Red Rocks was the only one of the initial dates on the Beatles’ 1964 tour that did not sell out—at least officially. Only 7,000 fans bought general admission tickets to see the show in the 9,000-plus capacity venue. Press accounts blamed the unsold tickets on the “out of the way” location, coupled with no public transportation for teens.
But photographs and news clips of the crowd showed a well over-capacity crowd and no empty seats. At $6.60, tickets were nearly $3 more than those for a recent performance by Igor Stravinsky, who was considered the world’s greatest living composer. Although the cost was consistent with prices across the country, many fans suffered from Fab Four sticker shock and plotted alternate ways to get into Red Rocks, which was still viewed as a mountain park rather than a musical venue. It was well-known in Denver high schools that there were hardly any gates, ticket takers and bouncers, and a few thousand enthusiasts managed to sneak into the event.
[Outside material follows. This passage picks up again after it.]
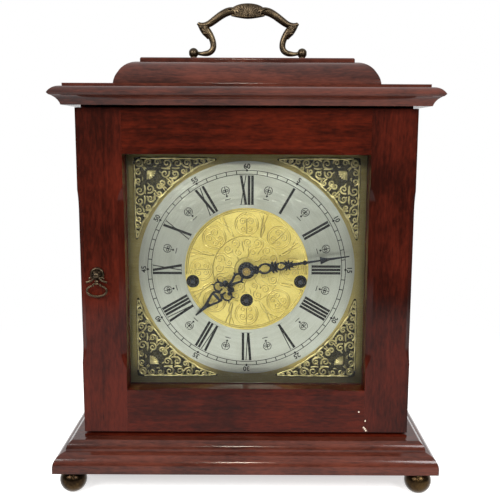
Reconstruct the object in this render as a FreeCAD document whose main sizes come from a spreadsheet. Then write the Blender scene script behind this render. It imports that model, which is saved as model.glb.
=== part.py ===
import FreeCAD, Part
import math
import os
import re

import Sketcher
from FreeCAD import Placement, Rotation, Vector

# A mahogany bracket clock: case on ball feet, glazed front door, back door, carrying handle,
# square brass dial and an eight-day movement with hour and quarter trains.
# Millimetres. +X to the right of the dial, +Y to the back, +Z up. The origin lies on the shelf
# that the clock stands on, under the middle of its plinth.

# ---------------------------------------------------------------------------- driving sizes

SIZES = {
    # feet and plinth
    "foot_height": 18.9,
    "foot_radius": 10.6,
    "foot_ball_radius": 10.6,
    "foot_belly_height": 9.6,
    "foot_flat_radius": 4.5,
    "foot_neck_radius": 8.4,
    "foot_collar_radius": 7.4,
    "foot_collar_thick": 1.4,
    "foot_inset": 13.4,
    "plinth_half_width": 150.0,
    "plinth_half_depth": 95.0,
    "plinth_edge_rise": 4.4,
    "plinth_step_in": 4.7,
    "plinth_step_rise": 13.6,
    "plinth_ledge_in": 8.9,
    "plinth_ledge_rise": 15.2,
    "plinth_crown_in": 13.3,
    "plinth_crown_rise": 22.7,
    "base_thick": 24.2,
    # case
    "case_half_width": 128.5,
    "side_thick": 12.0,
    "side_height": 257.8,
    "cornice_half_width": 145.0,
    "cornice_overhang": 16.5,
    "cornice_height": 15.8,
    "cornice_run": 22.0,
    "cornice_under_in": 8.2,
    "cornice_nose_in": 1.3,
    "cornice_nose_rise": 7.1,
    "cornice_tip_rise": 8.4,
    "cornice_ovolo_rise": 13.7,
    "cornice_fillet_in": 9.3,
    "cornice_cove_radius": 10.2,
    "cornice_ovolo_radius": 9.5,
    "bell_inset": 40.8,
    "bell_back_inset": 24.3,
    "bell_height": 20.1,
    "bell_shoulder_in": 3.6,
    "bell_shoulder_rise": 11.1,
    "cap_inset": 18.75,
    "cap_height": 3.5,
    "cap_edge_radius": 1.4,
    # front door
    "door_front_inset": 21.4,
    "door_thick": 20.0,
    "door_gap": 0.3,
    "door_low_gap": 2.0,
    "door_top_gap": 1.6,
    "stile_width": 34.5,
    "rail_width": 34.5,
    "reveal_depth": 15.0,
    "rebate_width": 6.0,
    "glass_clearance": 0.5,
    "glass_thick": 3.0,
    "bead_thick": 1.7,
    "chamfer_depth": 4.4,
    "outer_chamfer_depth": 3.6,
    "chamfer_taper": 15.0,
    "outer_stop_low": 5.0,
    "outer_stop_high": 3.0,
    "stile_chamfer_low": 52.0,
    "stile_chamfer_high": 58.5,
    "rail_chamfer_stop": 19.0,
    "hinge_radius": 2.0,
    "hinge_pin_radius": 0.9,
    "hinge_leaf_thick": 0.9,
    "hinge_leaf_width": 12.0,
    "hinge_leaf_half_height": 12.0,
    "hinge_knuckle_half": 4.0,
    "hinge_offset": 2.3,
    "hinge_end_distance": 42.0,
    "running_fit": 0.05,
    "play": 0.3,
    # drop pull on the left stile, and the catch behind it
    "pull_offset": 115.0,
    "pull_height": 172.7,
    "pull_reach": 10.0,
    "pull_rose_radius": 4.4,
    "pull_rose_thick": 1.2,
    "pull_stem_radius": 2.1,
    "pull_reach": 3.4,
    "pull_head_radius": 2.9,
    "pull_wire_radius": 1.0,
    "pull_half_width": 7.7,
    "pull_drop": 16.0,
    "catch_height": 176.0,
    "catch_radius": 3.2,
    "catch_half_length": 9.0,
    "catch_depth": 12.0,
    # back
    "back_recess": 4.0,
    "back_door_thick": 10.0,
    "back_rail_width": 30.0,
    "back_hinge_offset": 2.2,
    "back_hinge_radius": 1.7,
    "back_hinge_standoff": 2.0,
    "back_hinge_inset": 34.0,
    "back_leaf_thick": 0.8,
    "back_leaf_half_height": 10.0,
    "slot_count": 7,
    "slot_pitch": 16.0,
    "slot_half_width": 3.0,
    "slot_half_length": 42.0,
    "button_offset": 70.0,
    "button_drop": 4.0,
    "button_half_length": 14.0,
    "button_half_width": 4.0,
    "button_thick": 2.2,
    "button_stud_radius": 2.0,
    "button_head_radius": 2.6,
    "stud_short": 2.0,
    # carrying handle
    "handle_half_span": 46.0,
    "handle_ball_radius": 4.15,
    "handle_axis_rise": 7.7,
    "handle_flange_radius": 5.6,
    "handle_stem_radius": 2.7,
    "handle_stem_shoulder": 2.2,
    "handle_pin_radius": 1.6,
    "handle_foot_bend": 5.0,
    "handle_arm_bend": 12.0,
    "handle_leg_radius": 2.15,
    "handle_arm_radius": 2.6,
    "handle_height": 42.7,
    "shell_rib_reach": 11.3,
    "shell_rib_radius": 2.2,
    # dial
    "dial_rise": 127.9,
    "dial_setback": 33.5,
    "dial_half": 100.0,
    "dial_thick": 1.6,
    "ring_radius": 87.9,
    "ring_inner_radius": 50.5,
    "ring_thick": 1.5,
    "centre_thick": 0.6,
    "spandrel_half": 91.0,
    "spandrel_start": 25.0,
    "spandrel_thick": 1.8,
    "spandrel_gap": 1.2,
    "winding_hole_radius": 4.7,
    "dial_centre_hole_radius": 4.6,
    "dial_frame_thick": 10.0,
    "dial_frame_window": 85.0,
    "hand_thick": 0.8,
    "hour_hand_length": 54.4,
    "minute_hand_length": 83.5,
    "hour_hub_radius": 7.0,
    "minute_hub_radius": 5.4,
    "hour_hand_turn": 228.0,
    "minute_hand_turn": 81.4,
    "hand_nut_radius": 3.25,
    "hour_hand_rise": 4.6,
    "hand_step": 3.2,
    "nut_height": 2.2,
    "arbor_end": 0.7,
    # movement frame
    "movement_gap": 0.5,
    "plate_thick": 2.5,
    "plate_spacing": 45.0,
    "plate_half_width": 62.0,
    "plate_drop": 60.0,
    "plate_rise": 46.0,
    "pillar_inset": 7.0,
    "pillar_radius": 3.2,
    "seat_thick": 12.0,
    "seat_depth": 58.0,
    "winding_offset": 44.0,
    "winding_drop": 10.0,
    "time_winding_drop": 25.6,
    "winding_square": 3.3,
    "winding_front": 2.6,
    # wheels and pinions
    "great_teeth": 72,
    "great_pinion": 10,
    "great_module": 0.6,
    "barrel_radius": 19.0,
    "barrel_length": 25.0,
    "second_teeth": 60,
    "second_pinion": 10,
    "second_module": 0.5,
    "centre_teeth": 64,
    "centre_module": 0.45,
    "third_teeth": 60,
    "third_module": 0.4,
    "fourth_teeth": 64,
    "fourth_module": 0.35,
    "small_pinion": 8,
    "third_bearing": 130.0,
    "fourth_bearing": 60.0,
    "escape_bearing": 30.0,
    "fly_bearing": 120.0,
    "fly_half_width": 9.0,
    "fly_length": 18.0,
    "cannon_teeth": 12,
    "minute_teeth": 36,
    "cannon_module": 0.5,
    "minute_pinion": 10,
    "hour_teeth": 40,
    "hour_module": 0.48,
    "minute_bearing": 150.0,
    "arbor_radius": 1.2,
    "centre_arbor_radius": 1.5,
    "barrel_arbor_radius": 2.6,
    "pivot_radius": 0.8,
    "cannon_pipe_radius": 2.4,
    "hour_pipe_radius": 3.4,
    "train_wheel_thick": 1.5,
    "great_wheel_thick": 2.5,
    # escapement on its platform
    "escape_radius": 5.5,
    "escape_tooth_count": 15,
    "escape_thick": 0.8,
    "lever_distance": 8.0,
    "balance_distance": 10.0,
    "balance_radius": 9.0,
    "balance_rim": 1.4,
    "platform_reach": 13.0,
    "platform_thick": 2.0,
    "platform_margin": 3.5,
    # rods and hammers
    "hammer_offset": 40.0,
    "hammer_rise": -50.0,
    "hammer_count": 4,
    "hammer_pitch": 8.0,
    "hammer_first": 14.0,
    "hammer_arm": 26.0,
    "hammer_head_radius": 3.5,
    "hammer_head_length": 12.0,
    "hammer_boss_radius": 4.0,
    "hammer_boss_length": 8.0,
    "rod_radius": 1.5,
    "rod_length": 156.0,
    "rod_step": 8.0,
    "rod_gap": 1.5,
    "rod_block_length": 12.0,
    "rod_block_height": 14.0,
}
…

After the show, John, Paul, George and Ringo were whisked back to Suite 840 at the Brown Palace, and visited for a while with Joan Baez, who was in town for a gig at Red Rocks two nights later. The predicted rain finally arrived as the Beatles headed for the airport the following day. An estimated 3,500 people waited at Stapleton. Shortly after noon, the group left Denver for Cincinnati, never again to return as a band.
Reportedly, the $48,000 gate netted the city $2,000 in rent for Red Rocks, but as crowd control cost nearly $3,000, the city lost money on the Beatles.